Auf der anderen Seite steht Jörg Tauss’ Verhalten gegenüber mehreren Mitgliedern der Piratenpartei, mit dem er sich bei vielen einen schlechten Ruf erworben hat. Es steht zu befürchten, dass Jörg Tauss seine Parteimitgliedschaft als Mittel betrachtet, gegen seine dann parteiinternen Gegner vorzugehen. Nicht nur dies deutete er in der Mail an, in der er das Meinungsbild zur Wiederaufnahme anfragt, sondern seine Äußerungen lassen den Schluss zu, dass er sich der Reaktionen der Mitglieder im nördlichen Landkreis im Falle einer Ablehnung schon beim Stellen der Anfrage durchaus bewusst war.

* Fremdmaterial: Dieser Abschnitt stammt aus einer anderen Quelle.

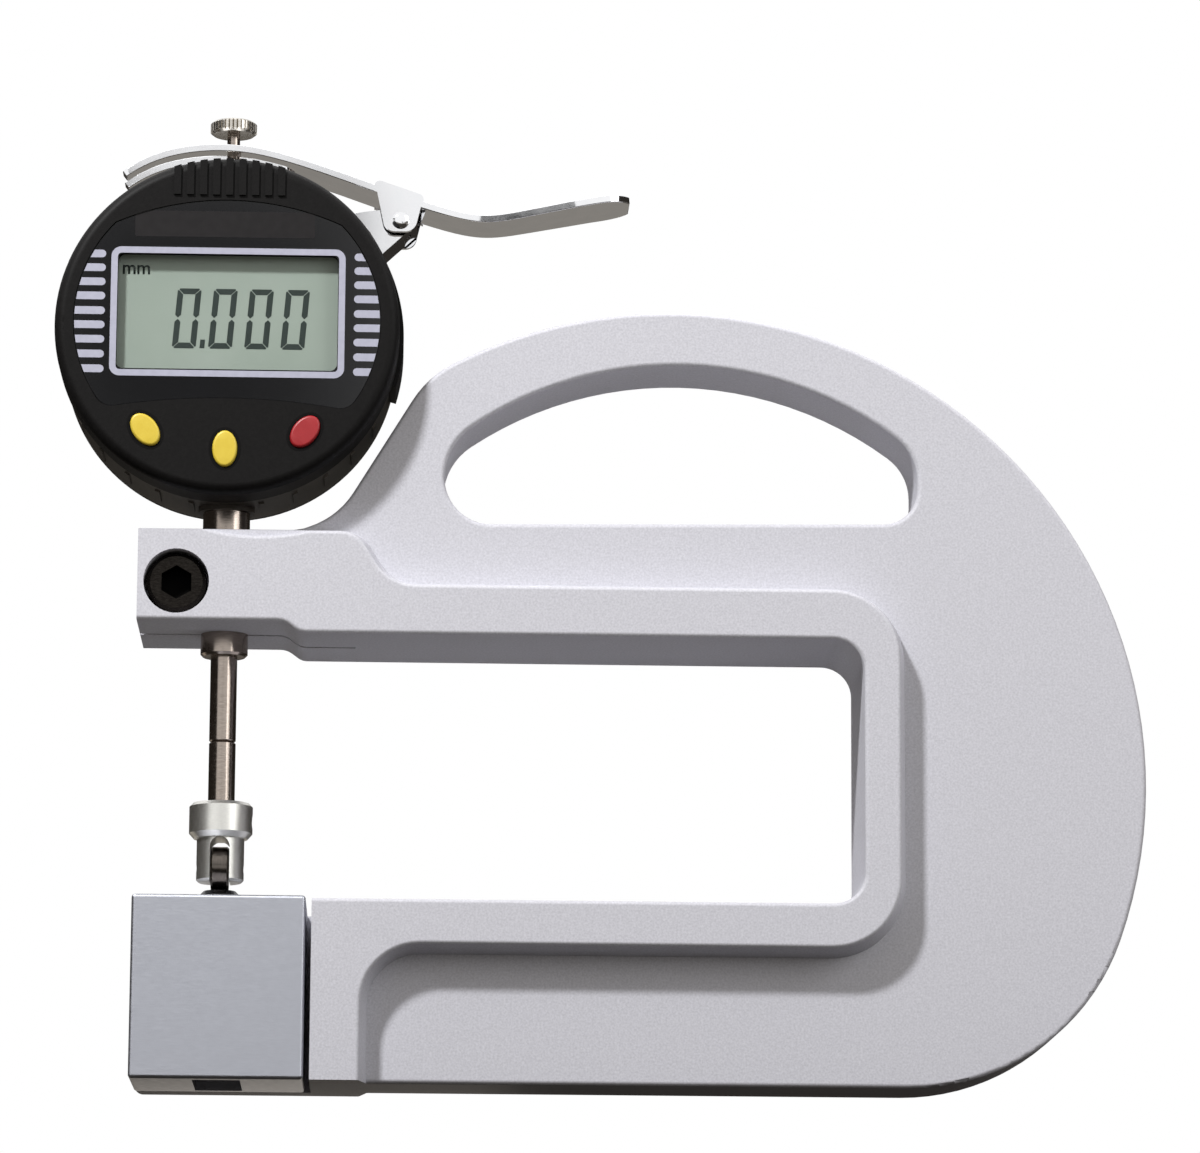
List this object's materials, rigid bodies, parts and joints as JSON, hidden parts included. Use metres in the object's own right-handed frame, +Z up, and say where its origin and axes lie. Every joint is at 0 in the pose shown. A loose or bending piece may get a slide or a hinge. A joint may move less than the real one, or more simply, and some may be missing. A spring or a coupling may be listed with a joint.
{
  "type": "thickness gauge",
  "caption": "Deep-throat thickness gauge: cast C frame with a grip, round digital indicator, lifting lever, roller contact and anvil.",
  "frame": {"origin": "middle of the frame's flat foot, on the surface it stands on", "axes": "+Z up, -Y towards the display's front, +X from the measuring spindle towards the grip side"},
  "size_m": [0.1849, 0.0318, 0.1667],
  "materials": {
    "frame_paint": "satin silver paint with a fine metallic grain",
    "black_oxide": "black oxide",
    "ground_steel": "satin ground",
    "hard_metal": "dark, lapped top",
    "polished_steel": "polished",
    "plated_steel": "nickel plated",
    "bare_aluminium": "turned",
    "black_plastic": "fine matte",
    "faceplate_gloss": "glossy black with printed pale bars",
    "clear_plastic": "clear",
    "lcd_grey": "grey green panel",
    "board_green": "solder mask",
    "yellow_plastic": "silky",
    "red_plastic": "silky",
    "spring_steel": "bright wire",
    "bright_chrome": "bright"
  },
  "bodies": {
    "frame_body": {"frame": "frame_paint", "clamp_screw": "black_oxide", "anvil_block": "ground_steel", "block_screws": "black_oxide", "anvil": "hard_metal", "stem": "polished_steel", "front_bezel": "black_plastic", "rear_housing": "black_plastic", "back_cover": "black_plastic", "cover_screws": "plated_steel", "faceplate": "faceplate_gloss", "display_window": "clear_plastic", "lcd_panel": "lcd_grey", "circuit_board": "board_green", "battery": "plated_steel", "battery_holder": "black_plastic", "battery_cover": "black_plastic", "top_bush": "plated_steel", "return_spring": "spring_steel", "lever_bracket": "bright_chrome", "bracket_screws": "plated_steel", "hinge_pin": "bright_chrome"},
    "spindle_body": {"spindle": "polished_steel", "lifting_knob": "plated_steel", "contact_rod": "polished_steel", "fork_holder": "bare_aluminium", "grub_screw": "black_oxide", "roller_pin": "polished_steel", "scale_carrier": "bare_aluminium", "measuring_scale": "clear_plastic"},
    "roller_body": {"contact_roller": "polished_steel"},
    "lever_body": {"lever": "bright_chrome", "lever_saddle": "bright_chrome"},
    "left_button_body": {"left_button": "yellow_plastic"},
    "middle_button_body": {"middle_button": "yellow_plastic"},
    "right_button_body": {"right_button": "red_plastic"}
  },
  "joints": [
    {"name": "spindle_slide", "type": "slide", "parent": "frame_body", "child": "spindle_body", "axis": [0, 0, 1], "range_m": [0, 0.01], "stiffness_N_per_m": 60, "springref_m": -0.012, "deforming": ["return_spring"]},
    {"name": "lever_tilt", "type": "hinge", "parent": "frame_body", "child": "lever_body", "pos_m": [-0.023, 0, 0.1482], "axis": [0, 1, 0], "range_deg": [0, 22.1]},
    {"name": "roller_spin", "type": "hinge", "parent": "spindle_body", "child": "roller_body", "pos_m": [-0.052, 0, 0.0367], "axis": [1, 0, 0], "continuous": true},
    {"name": "left_button_press", "type": "slide", "parent": "frame_body", "child": "left_button_body", "axis": [0, 1, 0], "range_m": [0, 0.0005], "stiffness_N_per_m": 400, "springref_m": -0.0005},
    {"name": "middle_button_press", "type": "slide", "parent": "frame_body", "child": "middle_button_body", "axis": [0, 1, 0], "range_m": [0, 0.0005], "stiffness_N_per_m": 400, "springref_m": -0.0005},
    {"name": "right_button_press", "type": "slide", "parent": "frame_body", "child": "right_button_body", "axis": [0, 1, 0], "range_m": [0, 0.0005], "stiffness_N_per_m": 400, "springref_m": -0.0005}
  ],
  "couplings": [
    {"joint": "lever_tilt", "follows": "spindle_slide", "rad_per_m": 38.4}
  ]
}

Es ging in diesem Fall also um eine Abwägung zwischen den möglichen Auswirkungen, die Jörgs Wiederaufnahme auf die Piratenpartei – und zwar sowohl auf der Kreisverbands- als auch auf Landes- und Bundesebene – haben würde. Wir hätten in diesem Fall ein Mitglied für den Kreisverband gewonnen, das sich in den letzten Monaten, vor allem aber im Vorfeld der Bundestagswahl durch eine Unmenge lokaler Mitarbeit ausgezeichnet hat. Gleichzeitig aber hat Jörg Tauss meiner Einschätzung nach klar gemacht, dass er im Falle einer Wiederaufnahme seine Gegner angehen würde, was weitere Unruhe in die Partei gebracht hätte. Da ein derartiges, von mir als destruktiv gewertetes Verhalten meiner Meinung nach nicht der Zweck einer Parteimitgliedschaft sein sollte, habe ich mich gegen die Wiederaufnahme Jörgs ausgesprochen.

Jens:

Da es seit Ende 2011 im Raum stand, dass Jörg Tauss nach der Bundestagswahl einen Antrag auf Wiederaufnahme stellen würde, habe ich mir immer mal wieder Gedanken dazu gemacht. Letztendlich ist meine Entscheidung bereits vor einigen Wochen gefallen. Ich bin aufgrund der Abwägungen zwischen pro und contra (die alle im Raum standen und bereits von meinen Vorstandskollegen erwähnt wurden) zu dem Entschluss gekommen, keiner Seite Rechnung tragen zu können. Daher habe ich mich beim Meinungsbild mit meiner Stimme enthalten – in dem Wissen, Gefahr zu laufen, als Feigling betrachtet zu werden, der nicht Farbe bekennen will.